Now, I cannot believe I'm saying this but, the IRS Commissioner needs to be held accountable, just as everyone else is supposed to be. OOOPs, well, set that aside for Hillary, who has broken so many rules but is still allowed to slither along in her campaign. Her alleged pneumonia may set her aside for a good, long, time, leaving us to having Mr. Trump as President! GO TRUMP!!

whoa, the rhetoric is heating up again...classic.
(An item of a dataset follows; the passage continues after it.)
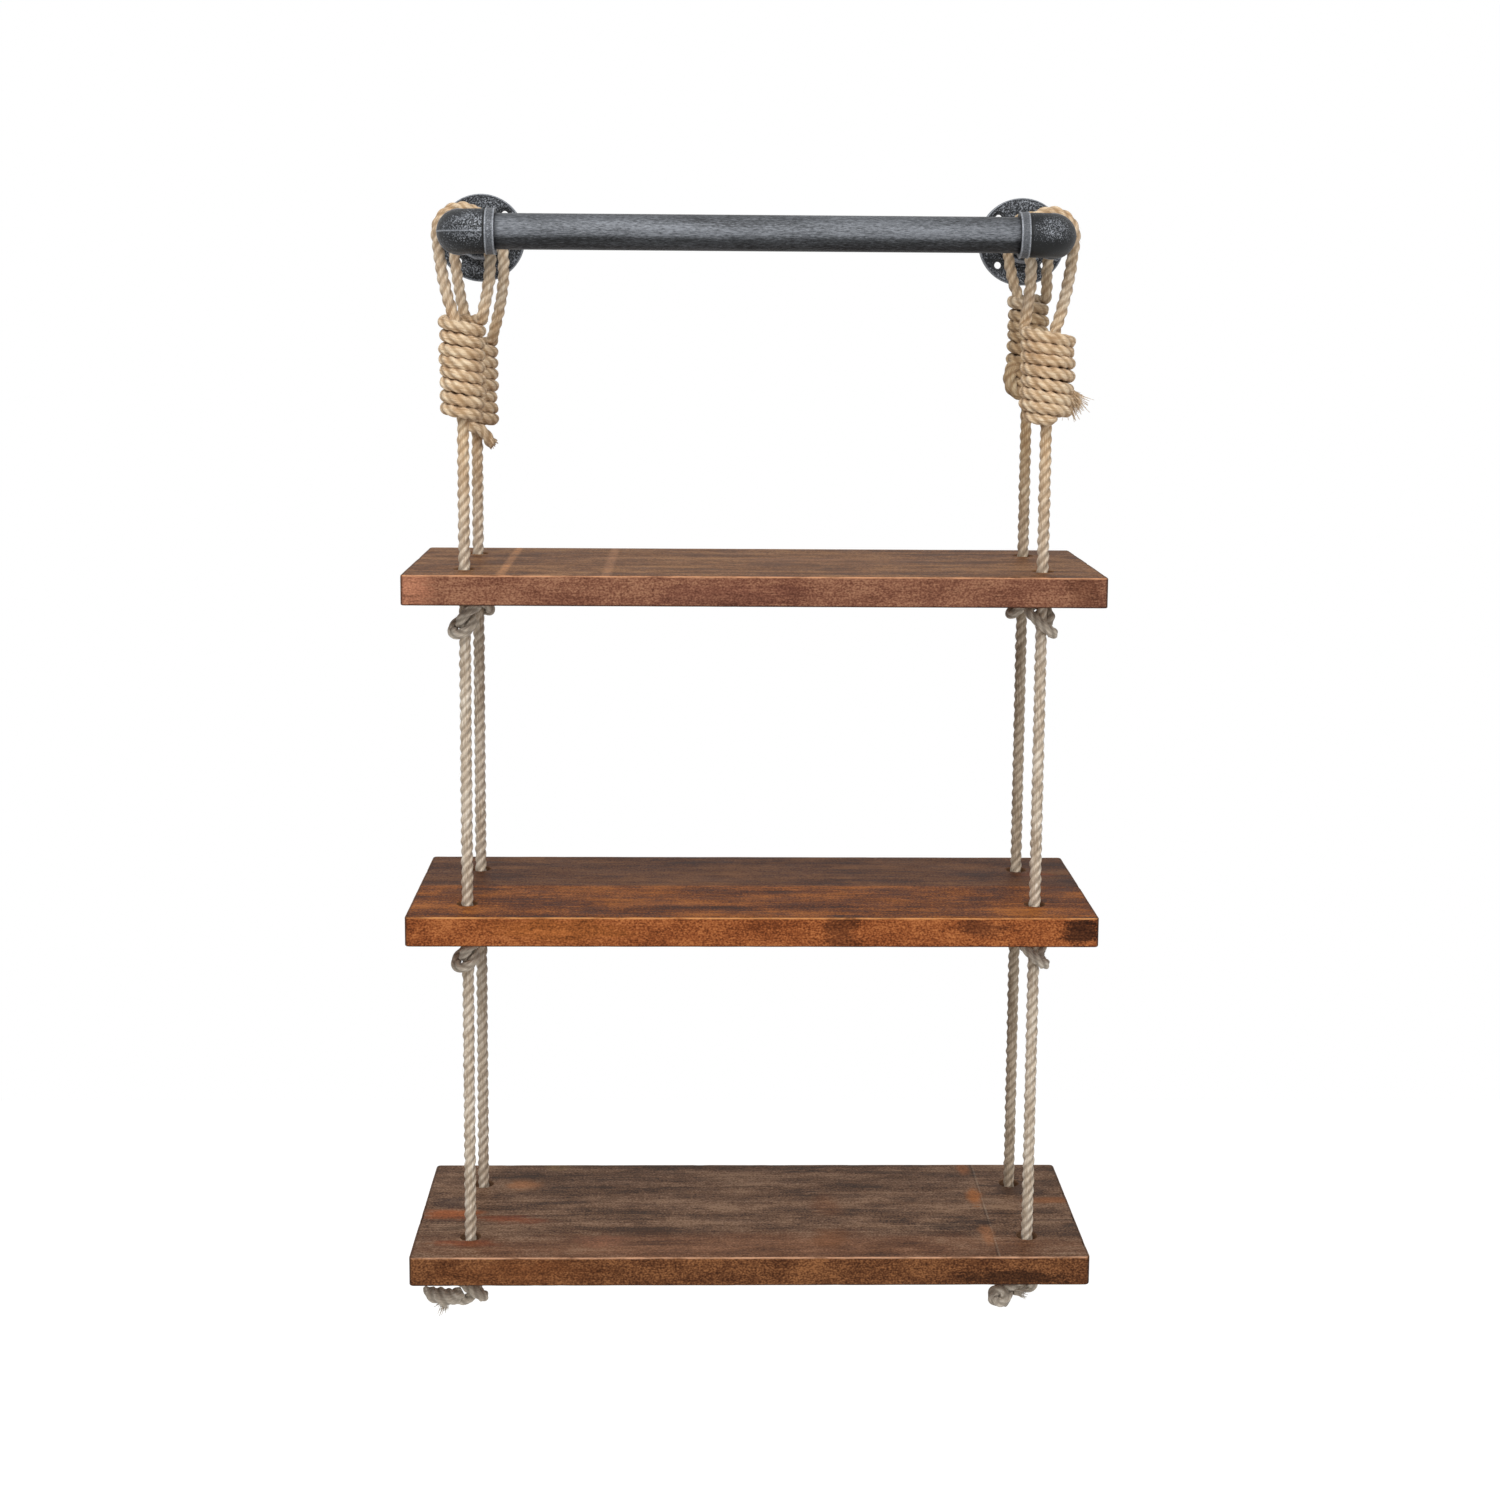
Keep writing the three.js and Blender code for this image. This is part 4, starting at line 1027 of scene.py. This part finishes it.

John Koskinen as with Lois Lerner should be tried and jailed. Both are rotten SOB's that have used the IRS department politically. It doesn't matter which party would have committed such a crime the penalty should be the same! Instead Lerner wasn't t prosecuted, and that jerk Koskinen was defiant to the board of inquiry. Not to mention Loretta Lynch. Really???? And as for Robert Warner who's comment is about is about as intelligent as a toilet seat, this isn't about paying taxes this is about overstepping your authority using a department of the US government for politically gain. What idiots some people are on this site. While I realize their politically slant, their comments are so moronic tantamount to the candidate they support making the comment that ISIS is hoping Donald Trump will become POTUS. Fact check: Trump wants to annihilate ISIS, Clinton wants to let a majority of Muslims "really" unvetted into our country. Trump wants all illegals that are undesirables deported Clinton wants everyone to stay. The military does not want Clinto as POTUS. Donald will beef up the military and wipe ISIS off the map. So who's praying to Allah????? CLinton.........

The IRS Commissioner is doing his job. - and apparently quite well, given the screams of those who don't/won't pay their taxes.

I couldn't agree more with Mr. Will...Congress shouldn't let the IRS Commissioner's actions aagainst the truth stay untouched...he needs to be impeached if only to forestall other appointed officials from doing the same thing!

Barney, you are so full of crap your eyes are now brown! Further, it's lame people like yourself and Georgie Will who write the crap SSN loves, as long as it meets their own guidelines! Time and again, you and Georgie's rhetoric builds up to near a explosion of nothing more than bs!